MRC Units in The Gambia and Uganda join London School of Hygiene & Tropical Medicine
The London School of Hygiene & Tropical Medicine (LSHTM) and the Medical Research Council (MRC) have forged two exciting new partnerships that will boost research capacity into current and emerging health issues in Africa and throughout the world.
On 1 February, the MRC Unit The Gambia and the MRC/UVRI Uganda Research Unit will formally join LSHTM. The transfers will build on the existing strong relationships between LSHTM and both Units, ensuring even stronger scientific collaboration as well as new career opportunities for researchers.
Medical Research Council Units are focused investments established to support a pressing scientific need or to deliver a particular research vision. These transfers are part of the MRC’s long-term programme of transferring Units into a host University in order to bring strategic benefits to both parties. The majority of MRC Units are in the UK and have already been transferred.
Professor Peter Piot, Director of the London School of Hygiene & Tropical Medicine, said: “I am delighted to welcome the Units and their talented teams into LSHTM. The new partnerships present major opportunities for all three institutions’ staff and research output. Our School becomes more global than ever and increases its access to research facilities and skilled researchers based ‘on-the-ground’, while the Units will reap the benefit of LSHTM’s global reputation and wide-ranging expertise. By working even more closely together, innovative and collaborative research projects can be developed which are needed to tackle major global health issues.”
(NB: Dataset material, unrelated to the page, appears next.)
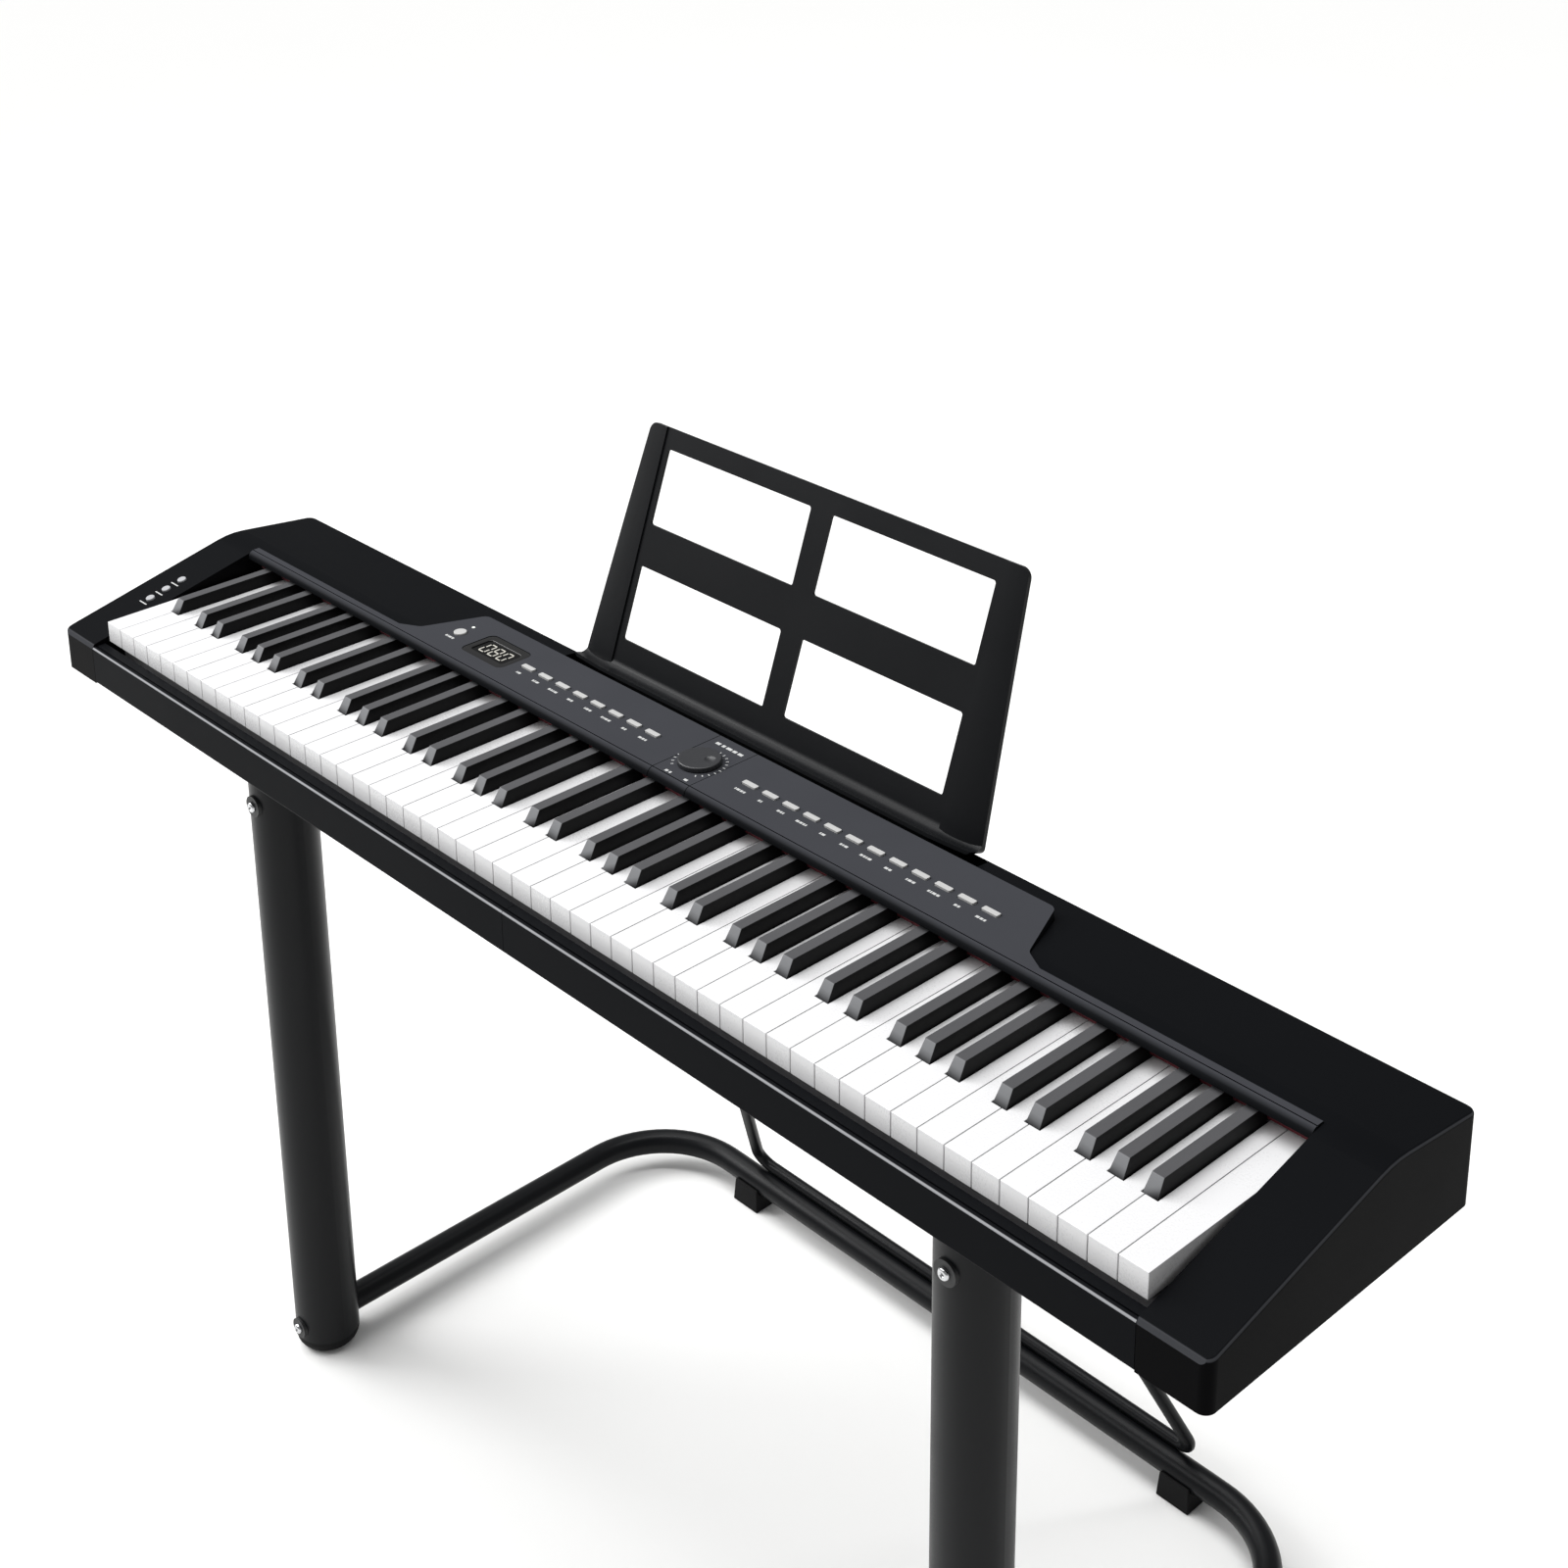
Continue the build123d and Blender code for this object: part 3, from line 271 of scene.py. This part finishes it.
# ---- pieces ----------------------------------------------------------------------
def soften(piece, edge, segments=2):
    """Round the sharp edges of a piece whose faces arrive as loose triangles."""
    weld = piece.modifiers.new("Weld", "WELD")
    weld.merge_threshold = JOIN
    bevel = piece.modifiers.new("Edge", "BEVEL")
    bevel.width = edge
    bevel.segments = segments
    bevel.limit_method = "ANGLE"
    bevel.angle_limit = SHARP
    bevel.use_clamp_overlap = True
    bevel.harden_normals = False
    weighted = piece.modifiers.new("Shade", "WEIGHTED_NORMAL")
    weighted.mode = "FACE_AREA"
    weighted.keep_sharp = False


def dress(names, material, edge=0.0, segments=2):
    """Give carried-over nodes their finish, and round their edges."""
    for name in names:
        piece = NODES[name]
        piece.data.materials.clear()
        piece.data.materials.append(material)
        if edge:
            soften(piece, edge, segments)


def make(name, bm, material, body, replaces=()):
    """Turn a bmesh into a finished piece that rides on a body."""
    mesh = bpy.data.meshes.new(name)
    bm.normal_update()
    bm.to_mesh(mesh)
    bm.free()
    mesh.materials.append(material)
    piece = bpy.data.objects.new(name, mesh)
    bpy.context.scene.collection.objects.link(piece)
    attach(piece, body)
    if replaces:
        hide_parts(*replaces)
    return piece


def bar(bm, centre, size, turn=None):
    """A small rectangular bar."""
    place = Matrix.Translation(centre) @ (turn or Matrix.Identity(4)) @ Matrix.Diagonal((*size, 1))
    return bmesh.ops.create_cube(bm, size=1, matrix=place)["verts"]


def dot(bm, centre, radius, height, turn=None, segments=14):
    """A small round dot."""
    place = Matrix.Translation(centre) @ (turn or Matrix.Identity(4))
    bmesh.ops.create_cone(
        bm, cap_ends=True, segments=segments, radius1=radius, radius2=radius, depth=height, matrix=place
    )


def ring_of(bm, segments, radius, height, turn=0.0):
    """Edges of a level ring of points."""
    place = Matrix.Translation((0, 0, height)) @ Matrix.Rotation(turn, 4, "Z")
    made = bmesh.ops.create_circle(bm, cap_ends=False, segments=segments, radius=radius, matrix=place)
    return list({edge for vert in made["verts"] for edge in vert.link_edges})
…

Professor Sir John Savill, Chief Executive Officer of the Medical Research Council, said: “I’m excited by the prospect of our units in Uganda and The Gambia becoming part of a new ‘family’, especially one that is world renowned for its work in global health. We know from experience that transfers like these are uniformly positive; transferred units are more successful in winning additional funding and their collaborations with partners increase. MRC researchers benefit from having the university working to nurture the research leaders of the future. I hope that early career researchers in particular will see a stronger career path for themselves as a result of this partnership.”
MRC Unit The Gambia and LSHTM have a well-established working relationship and have collaborated on numerous trials and projects for nearly 70 years. These include the evaluation of insecticide-treated bed nets for malaria control and of several vaccines, including the pneumococcal conjugate vaccine, the hepatitis B vaccine, and the Haemophilus influenza type b vaccine. The transfer means the Unit is now called the Medical Research Council Unit The Gambia at the London School of Hygiene & Tropical Medicine (MRC Unit The Gambia at LSHTM).
Professor Umberto D'Alessandro, Director of MRC Unit The Gambia at LSHTM, said: “We have existing and strong collaborative links with the LSHTM; some of our researchers are already affiliated to this prestigious institution. I am confident that joining LSHTM formally will increase and strengthen our high quality research, as well as offer more training and networking opportunities for scientists of both institutions.”
The relationship between MRC/UVRI and LSHTM dates back to the Uganda programme’s initiation in the 1980s at the height of the HIV epidemic. Both institutions enjoy long-standing collaborations including the Tropical Epidemiology Group and the ALPHA network, and LSHTM is instrumental in the Unit’s capacity building programme with various staff undertaking post-graduate training at LSHTM. Following the transfer, the Unit is now called the Medical Research Council/Uganda Virus Research Institute and London School of Hygiene & Tropical Medicine Uganda Research Unit (MRC/UVRI and LSHTM Uganda Research Unit).
Professor Pontiano Kaleebu, Director of MRC/UVRI and LSHTM Uganda Research Unit, said: “We are excited to join LSHTM and are optimistic about the numerous opportunities the partnership will provide to research teams both at the Unit and at the School. The transfer not only offers a wider platform for our researchers to train, practise and collaborate, but increases capacity and access to resources to undertake more cutting-edge medical research.”
The Unit Directors will continue to shape the scientific strategy of each Unit, and The MRC will provide core funding to the Units and review the scientific strategy in the existing way.